The BT-5 ("Bystrohodnyi tank" or "Fast Tank type 5") was the second tank in the Soviet BT series of tanks. The BT-5 improved on the previous BT-2, such as a new turret fitted with a 45 mm anti-tank gun that was also used on the T-26 and the BT-5's younger brother, the BT-7. The BT-5 would enter service in 1933, with the Red Army first seeing action with the Second Spanish Republic in the Spanish Civil War in 1937 until the end of World War II, with between 1884 and 2108 units being produced with production of the tank beginning in March 1933 with production ending in 1935.

== Design ==
The BT-5 had no armor improvements over the BT-2, with its thickest armor being 13 mm at its thickest and the thinnest being 6 mm thick. The suspension was a Christie suspension, which could have the tracks taken off to have road-wheels to use on the road. To turn the tank without the tracks, the driver had a steering wheel that turned the first wheel on each side. It took about a half hour to take off the tracks. The origins of the Christie suspension came from American racecar designer J. Walter Christie. When he failed to get the United States Army interested, he sold the design to the USSR. Due to American sanctions on the USSR, Christie sold the design as tractors. The armaments of the BT-5 were the 45 mm anti-tank gun M1932 (19-K) cannon and one coaxial 7.62 mm DP machine gun, with 115 rounds of ammunition for the main cannon. The BT-5 had a crew of three: a commander/gunner, a loader, and a driver. Both the commander/gunner and loader sat in the turret, and the driver sat in the front of the hull. The turret was a cylinder shape and some tanks had radio antennas around the turret. The ammunition was stored in the turret and under the commander/gunner, and loader. The BT-5 had a newly developed M-5 engine as its source of power. The fuel tank could hold 360 liters of fuel, and the BT-5 had an operational range of 200 kilometers. The BT-5 had a maximum speed of 72 kilometers per hour, or 45 miles per hour, on flat roads. The BT-5 had a 400-horsepower M-5 engine and a power-weight ratio of 35 horsepower per tonne. The BT-5 was 5.58 meters long 2.23 meters wide 2.25 meters tall and weighed 11.5 tonnes and the hull was riveted together with the front part shaped like a truncated pyramid.

== Combat History ==
The first conflict the BT-5 saw was the Spanish Civil War, where 100 BT-5s saw action with the Second Spanish Republic. Francoist Spain would also use some that were captured during the war. The next conflict the BT-5 saw was the Soviet-Japanese Border Conflict against the Empire of Japan. The BT-5 played a major role in the Battle of Khalkin Gol, as they were so fast that Japanese anti-tank gunners could not hit them. But the BT-5 was vulnerable at close range to Japanese soldiers with Molotov cocktails. The tank was praised post-battle reports after the conflict at Khalkin Gol.

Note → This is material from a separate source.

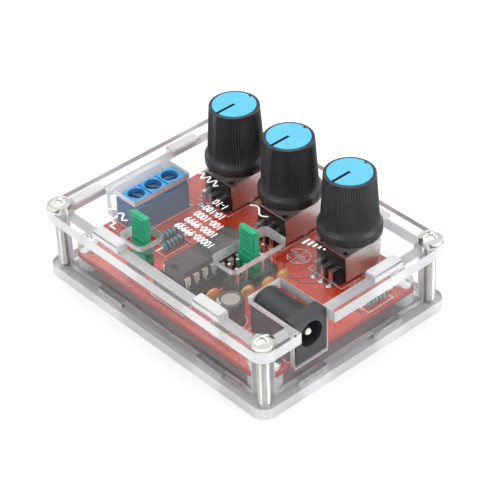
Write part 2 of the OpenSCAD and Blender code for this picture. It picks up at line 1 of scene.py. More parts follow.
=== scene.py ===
"""Function generator in a clear laser-cut case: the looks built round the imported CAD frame.

Shapes are written in millimetres in the frame's own axes: +Z up, knobs on the -Y side,
power jack on the -X side, screw terminals on the +X side. MM turns them into metres.
"""
import json
import math

import bmesh
import bpy
from mathutils import Matrix, Vector, noise

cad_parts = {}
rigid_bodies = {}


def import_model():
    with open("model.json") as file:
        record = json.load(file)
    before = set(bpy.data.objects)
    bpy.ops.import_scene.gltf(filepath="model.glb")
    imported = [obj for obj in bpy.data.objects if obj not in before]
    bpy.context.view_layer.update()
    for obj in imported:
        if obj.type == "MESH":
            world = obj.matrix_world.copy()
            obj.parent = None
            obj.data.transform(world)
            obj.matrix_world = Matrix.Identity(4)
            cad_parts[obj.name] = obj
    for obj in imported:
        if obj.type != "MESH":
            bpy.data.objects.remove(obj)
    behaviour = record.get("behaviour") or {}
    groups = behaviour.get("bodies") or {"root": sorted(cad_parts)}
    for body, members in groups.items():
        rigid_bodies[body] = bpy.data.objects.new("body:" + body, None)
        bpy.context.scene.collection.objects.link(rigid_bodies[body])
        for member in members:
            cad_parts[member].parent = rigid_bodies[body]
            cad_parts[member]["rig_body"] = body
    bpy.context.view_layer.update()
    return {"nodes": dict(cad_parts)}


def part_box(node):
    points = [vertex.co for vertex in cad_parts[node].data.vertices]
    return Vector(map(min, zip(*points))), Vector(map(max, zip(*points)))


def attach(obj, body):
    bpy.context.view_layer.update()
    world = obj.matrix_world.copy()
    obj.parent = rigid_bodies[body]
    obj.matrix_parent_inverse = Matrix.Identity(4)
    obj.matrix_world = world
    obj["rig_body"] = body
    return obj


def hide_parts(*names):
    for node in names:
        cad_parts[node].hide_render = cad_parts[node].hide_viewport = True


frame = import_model()

MM = 0.001
TAU = 2 * math.pi
CASE = "case"


# ---------------------------------------------------------------- sizes from the frame
def box_mm(node):
    """Lowest and highest corner of a CAD node in millimetres."""
    low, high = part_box(node)
    return low / MM, high / MM


def middle(node):
    low, high = box_mm(node)
    return (low + high) / 2


plate_low, plate_high = box_mm("top_plate")
board_low, board_high = box_mm("circuit_board")
lid_top = plate_high.z
lid_under = plate_low.z
base_top = box_mm("bottom_plate")[1].z
board_top = board_high.z
HEAD_RADIUS = 2.75                           # of the case screws, at the case_screws box edge
FIXING_INSET = 2.85                          # of the board screws, from the board edge
screw_x = box_mm("case_screws")[1].x - HEAD_RADIUS
screw_y = box_mm("case_screws")[1].y - HEAD_RADIUS
fixing_x = board_high.x - FIXING_INSET
fixing_y = board_high.y - FIXING_INSET
CORNERS = [(-1, -1), (1, -1), (1, 1), (-1, 1)]
KNOBS = (1, 2, 3)


# ---------------------------------------------------------------- mesh helpers
def new_piece(name, bm, materials, body=CASE, smooth=40):
    """Makes an object from a bmesh drawn in millimetres and lets it ride on a body."""
    bmesh.ops.recalc_face_normals(bm, faces=bm.faces)
    bmesh.ops.scale(bm, vec=(MM, MM, MM), verts=bm.verts)
    mesh = bpy.data.meshes.new(name)
    bm.to_mesh(mesh)
    bm.free()
    for material in materials:
        mesh.materials.append(material)
    mesh.shade_smooth()
    mesh.set_sharp_from_angle(angle=math.radians(smooth))
    obj = bpy.data.objects.new(name, mesh)
    bpy.context.scene.collection.objects.link(obj)
    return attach(obj, body)


def lathe(bm, profile, at=(0, 0), steps=48, shape=None, matrix=None, paint=None):
    """Turns (radius, height) points round an upright axis; a radius of 0 closes the end.

    shape(radius, height, angle) may change a ring's radius, and paint(height) gives a
    face's material number.
    """
    rings = []
    for radius, height in profile:
        if radius == 0:
            rings.append([bm.verts.new((at[0], at[1], height))])
            continue
        ring = []
        for k in range(steps):
            angle = TAU * k / steps
            reach = shape(radius, height, angle) if shape else radius
            place = (at[0] + reach * math.cos(angle), at[1] + reach * math.sin(angle), height)
            ring.append(bm.verts.new(place))
        rings.append(ring)
    for n, (lower, upper) in enumerate(zip(rings, rings[1:])):
        number = paint((profile[n][1] + profile[n + 1][1]) / 2) if paint else 0
        for k in range(steps):
            j = (k + 1) % steps
            if len(lower) == 1 and len(upper) == 1:
                continue
            if len(lower) == 1:
                corners = (lower[0], upper[j], upper[k])
            elif len(upper) == 1:
                corners = (lower[k], lower[j], upper[0])
            else:
                corners = (lower[k], lower[j], upper[j], upper[k])
            bm.faces.new(corners).material_index = number
    if matrix:
        verts = [v for ring in rings for v in ring]
        bmesh.ops.transform(bm, matrix=matrix, verts=verts)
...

The next time the BT-5 saw combat was the joint Soviet-German Invasion of Poland, where they did not see very much action. The first real challenge for the BT-5 was the Winter War against Finland, where the BT-5 was unable to get past the Finnish defensive line, the Mannerheim Line, where their thin armor was easily penetrated by Finnish anti-tank guns. The Soviets lost many BT-5s during this conflict. Finnish soldiers used Molotov cocktails and threw them at a weak point near the engine, which, when hit, would cause the engine to catch fire and explode. Soviet divisions would be surrounded by Finnish units and as fuel and spare parts began to run out the Soviets would use the tanks as makeshift bunkers by burying them up to their turrets. The Finnish Army would often capture many BT-5's in this condition, but even if the tanks were still operable, the Finns were unable to tow them due to a lack of vehicles able to tow the tanks, so they would salvage the tanks for anything useful such as the DP machine guns. By the end of the Winter War, Finland did not have a single complete BT-5.

After the Winter War, there were still hundreds of BT-5s in service, but many were replaced with the BT-7 and other tanks. On June 22, 1941, Nazi Germany launched Operation Barbarossa, the invasion of the Soviet Union, which caught the Soviets off guard. Soviet losses, including tanks, were appalling at the beginning of the invasion. The BT-5 would be used throughout the rest of the war, but not as much as its younger brother, the BT-7, or the new T-34, due to a lack of spare parts for the tank. The BT-5 was used the most at the beginning of the invasion of the Soviet Union and near the end of the war when spare parts were available.

== In Spanish service ==
About 50 BT-5s were used by the Second Spanish Republic in the Spanish Civil War. The crew of these BT-5s were members of the International Brigades that were trained in the Soviet Union by Soviet tankers. The tanks first saw action in the Zaragoza Offensive on October 13, 1937. 13 tanks were lost and 12 more were later lost between December 1937 and February 1938 at the Battle of Teruel. A few BT-5s were captured by Francoist Spain and used against the Second Spanish Republic.

== In Finnish service ==
Finland used many BT-5's along with other tanks they captured during the Winter War and the Continuation War. The Finnish Army mainly used them in a defensive role as they were mainly on the defense during the Winter War.